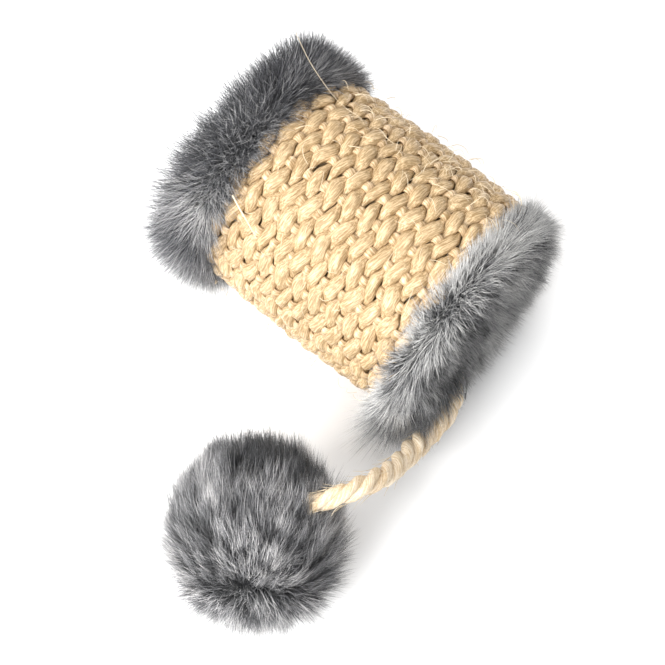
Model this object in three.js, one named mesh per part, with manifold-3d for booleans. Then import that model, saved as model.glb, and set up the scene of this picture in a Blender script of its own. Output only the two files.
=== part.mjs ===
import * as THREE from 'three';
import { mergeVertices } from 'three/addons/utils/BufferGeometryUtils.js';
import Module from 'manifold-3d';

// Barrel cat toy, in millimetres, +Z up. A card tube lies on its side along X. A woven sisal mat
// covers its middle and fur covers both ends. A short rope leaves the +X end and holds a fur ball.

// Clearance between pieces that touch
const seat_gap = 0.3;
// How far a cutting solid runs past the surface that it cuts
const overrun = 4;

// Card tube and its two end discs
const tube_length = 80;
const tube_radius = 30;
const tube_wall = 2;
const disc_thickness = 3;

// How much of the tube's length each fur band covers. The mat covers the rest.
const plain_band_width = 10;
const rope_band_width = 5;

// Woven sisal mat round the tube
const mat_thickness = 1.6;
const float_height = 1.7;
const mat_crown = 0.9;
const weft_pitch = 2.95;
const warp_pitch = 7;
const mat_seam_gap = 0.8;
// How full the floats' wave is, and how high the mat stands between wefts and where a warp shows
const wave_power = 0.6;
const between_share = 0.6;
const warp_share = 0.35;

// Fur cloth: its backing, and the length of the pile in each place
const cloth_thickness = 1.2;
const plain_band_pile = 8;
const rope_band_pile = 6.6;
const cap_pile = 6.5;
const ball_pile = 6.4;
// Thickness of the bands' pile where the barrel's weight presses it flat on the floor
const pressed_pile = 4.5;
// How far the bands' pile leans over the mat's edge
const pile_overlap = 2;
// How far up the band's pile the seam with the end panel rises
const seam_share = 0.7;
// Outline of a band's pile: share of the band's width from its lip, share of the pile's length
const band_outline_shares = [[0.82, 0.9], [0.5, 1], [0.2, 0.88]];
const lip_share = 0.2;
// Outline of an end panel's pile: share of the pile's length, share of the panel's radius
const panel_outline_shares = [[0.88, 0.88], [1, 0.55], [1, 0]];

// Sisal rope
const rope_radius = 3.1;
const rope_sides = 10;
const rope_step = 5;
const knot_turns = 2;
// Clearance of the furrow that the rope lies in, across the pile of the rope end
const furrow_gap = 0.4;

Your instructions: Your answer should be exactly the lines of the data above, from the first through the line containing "const overrun = 4;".

The answer:
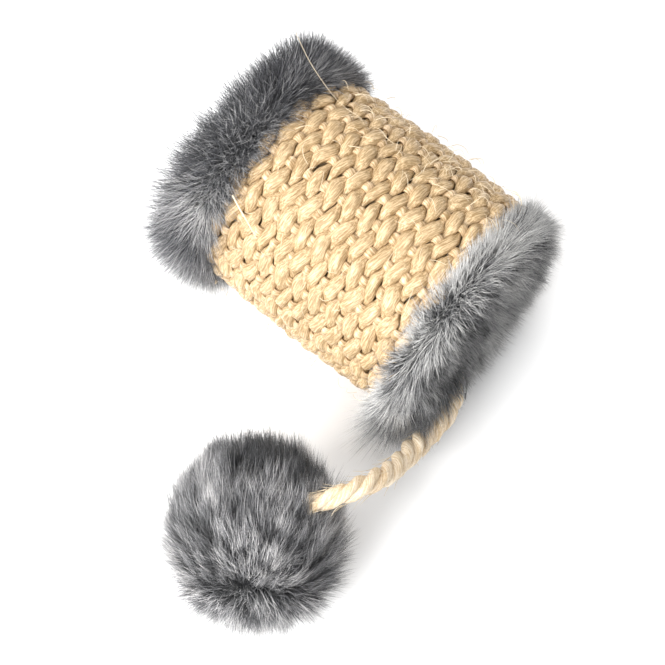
Model this object in three.js, one named mesh per part, with manifold-3d for booleans. Then import that model, saved as model.glb, and set up the scene of this picture in a Blender script of its own. Output only the two files.
=== part.mjs ===
import * as THREE from 'three';
import { mergeVertices } from 'three/addons/utils/BufferGeometryUtils.js';
import Module from 'manifold-3d';

// Barrel cat toy, in millimetres, +Z up. A card tube lies on its side along X. A woven sisal mat
// covers its middle and fur covers both ends. A short rope leaves the +X end and holds a fur ball.

// Clearance between pieces that touch
const seat_gap = 0.3;
// How far a cutting solid runs past the surface that it cuts
const overrun = 4;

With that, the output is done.